In many ways, '80s horror films with cautionary slants can be seen as reactions to frank and open expressions of sexual behavior throughout the '70s. If sex was "free" a decade earlier, now it came with a price. Just before it's revealed that Angela is really Peter and that Aunt Martha inexplicably decided to raise him as a girl after the accident that killed his sister and hunky dad, a series of flashbacks sheds light on the identity crisis of the film's killer: two men (yes, the hunky guys in the film's opening scene) caress each other in bed, and after witnessing this '50s-PSA spectacle of queer petting, two siblings reach for each using an E.T.-phone-home-pull-my-finger gesture that seems to imply that they're going to fuck each other (in the butt perhaps?). (The scene is eerily similar to what happened in a recent South Park episode in which Butters, dressed in a bear suit, repeatedly pokes Paris Hilton's squishy vagina.)

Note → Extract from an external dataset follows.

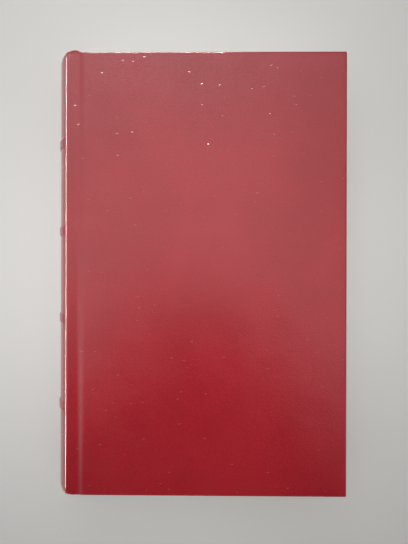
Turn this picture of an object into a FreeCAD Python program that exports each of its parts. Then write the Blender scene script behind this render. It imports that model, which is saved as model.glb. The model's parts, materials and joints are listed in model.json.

Everything suddenly makes sense (everyone's obsession with Angela's "hot bod"; why Angela gets upset when she/he is hit by a water balloon; why she won't shower with the other girls) and it's all very "complicated" (not that the film is really concerned with the character's sexual confusion and if she/he prefers boys over girls), but how does one explain the lascivious nature of the film's murders? This isn't just some person being driven over the edge by rampant bullying—it's a mathematical equation being solved after eight long years (or 90 minutes). Gay Dad + Incest + Foster Mom (a.k.a. Refugee from Andy Warhol's Factory) = I'm Going To Put A Curling Iron In Your Vagina. If the film wasn't so hilarious, and if the final money shot wasn't so damn creepy (look everyone, she has a pee-pee!)—what with the film looking as if it was paused so as to ensure you get a real long (or short) look at the weiner—you might actually have time to be offended.


  • Director(s): Robert Hiltzik
  • Screenplay: Robert Hiltzik
  • Cast: Felissa Rose, Jonathan Tiersten, Karen Fields, Christopher Collet, Mike Kellin, Katherine Kamhi, Paul DeAngelo, Tom Van Dell, Loris Sallahian, John E. Dunn, Willy Kuskin, Desiree Gould, Owen Hughes, Robert Earl Jones, Susan Glaze, Frank Trent Saladino, Rich Edrich, Fred Greene
  • Distributor: Anchor Bay Entertainment
  • Runtime: 88 min.
  • Rating: R
  • Year: 1983


Comments

No-Personality on December 8, 2010, 01:15 AM

I had a similar awed reaction to seeing the film the first time. Even to the very funny scenes of Mel the camp owner shouting at someone to keep quiet ("I mean...no need to upset the other campers"). But now I think things like "what about the parents?" should only bother genre novices. I only had to sit through Burnt Offerings once (just how many scenes of "this house is destroying us!" does it take to get the family to pack up and GO?) before I saw the light: the absense of common sense is a horror genre necessity (sometimes). Realizing that any sense Sleepaway Camp may have had left the building from the first Aunt Martha interlude, all that remains is for the movie to beat itself into delirium with its' own severed head. I appreciated it much more on subsequent viewings and now I very much enjoy it. I mean, this movie owes as much to Carrie as it ever did Friday the 13th. And both "girl"s are bullied, humiliated, and pranked. But Carrie is a sad movie where you might wish she could get revenge on her tormenters and yet, she does not. It's an epic tragedy and all perish (even poor Priscilla Pointer suffers...only to make others suffer in Nightmare on Elm Street 3). Sleepaway Camp is just as nasty and unsettling (in a far more exploitational arena) but it's also highly absurd and truly nobody dies who doesn't deserve it (those children were monsters I tell ya; they were secret demons straight out of Frailty). Sleepaway Camp is like the revenge that Carrie was never allowed to have (at least a more fun one than something like Firestarter, though this lacks the spiffy Tangerine Dream soundtrack).

As for Hiltzik's intentions with the queer content...why must you assume the worst of people? As I said on Saved!, I know you weren't born the day before this review was written. On the audio commentary for the DVD, we do learn he is in fact straight (I assume, since he mentions being married and having children of his own- in response only to discussion on the risque activities Ricky, Judy, etc. get up to and how he feels more responsibility as a parent). But why couldn't the conclusion be there simply for the ridiculousness of it (now when I see that hairy man-beast with head-banger wig on, all I can think of is Cannibal Holocaust for some reason)? And because hermaphroditic shock gags seemed like a groundbreaking idea at the time (and judging by viewers' reactions to it, I'd say he made a smart bet). Way to overanalyze; the movie is about the price of open sexuality? Hardly. The whole thing was a joke. Couldn't you tell? Anyway, even if you were right and Hiltzik gave a damn about hidden morality, the movie belongs to the fans now and they're a lot more open minded than someone who might champion the film as a damning portrait of the effects of Queer Petting. Tee-Hee.